In order to gather data for this project, Lagadinova led the Committee of the Bulgarian Women's Movement (CBWM) to collaborate with the Central Statistical Agency and the editorial board of Woman Today, the most circulated women's magazine in Bulgaria. In 1969, The CBWM received over 16,000 responses from working women. Their findings indicated that the majority of Bulgarian women wished to have more children, but felt overworked and unable to balance work and maternal duties. The survey also revealed that 12% of Bulgarian children under the age of seven were left without supervision during the work day. The CBWM recommended that the state provide women with paid maternity leave and expand the availability of kindergartens and crèches.

The CBMW also played a large role in the enforcement of legislation that benefited women in the workplace, such as limiting working hours for mothers and addressing the lack of quality women's clothing. By 1975, Bulgarian women were promised a 120-day maternity leave, with an additional six months of paid leave at the national minimum wage. Women were guaranteed unpaid leave for three years, after which they were allocated a place in a kindergarten. Employers were legally obliged to hold a woman's position during a mother's absence. Lagadinova also pressured the government to commit to building thousands of new kindergartens.

== Contribution to internationalism and women's rights ==
Lagadinova contributed to women's rights by improving the lives of families in the Eastern and Western Bloc. During her presidency of the Committee of the Bulgarian Women's Movement (CBWM) she worked with the Women's International Democratic Federation (WIDF) which aimed to bring women in the Eastern and Western blocs of the Cold War together to defuse aggression in international relations. Lagadinova also provided material and logistical support for new women's committees and movements across Asia and Africa.

At the third World Conference on Women in 1985 in Nairobi she was elected as a general rapporteur. From that year onwards till 1988, she also became the member of the UN Institute for Training Women.
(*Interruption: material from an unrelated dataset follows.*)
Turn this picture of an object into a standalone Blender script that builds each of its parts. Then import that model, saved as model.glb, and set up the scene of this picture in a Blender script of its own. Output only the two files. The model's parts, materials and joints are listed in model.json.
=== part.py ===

Lagadinova worked with various international groups during the United Nations International Year of Women in 1975, then helped set up coalitions of women's organisations in the 1970s and 1980s to pressure governments to fund maternity leaves. Thanks in part to her work, all countries except Papua New Guinea, Suriname, Liberia and the United States now legally guarantee some form of paid maternity leave.

== Awards ==
In 1959, Lagadinova was awarded the Order of Cyril, by the Government of Bulgaria for her work in plant genetics. In 1991, Lagadinova received the prestigious “Presidential Medal of Outstanding Achievement” by the Claremont Graduate School in California.

== Death ==
In 1989, Lagadinova retired from public life. Twenty-seven years after retirement, Lagadinova gave an interview to American ethnographer Kristen Ghodsee, in which she advised, “You must fight for something you believe in.” On October 29, 2017, Lagadinova died in her sleep at Sofia, Bulgaria.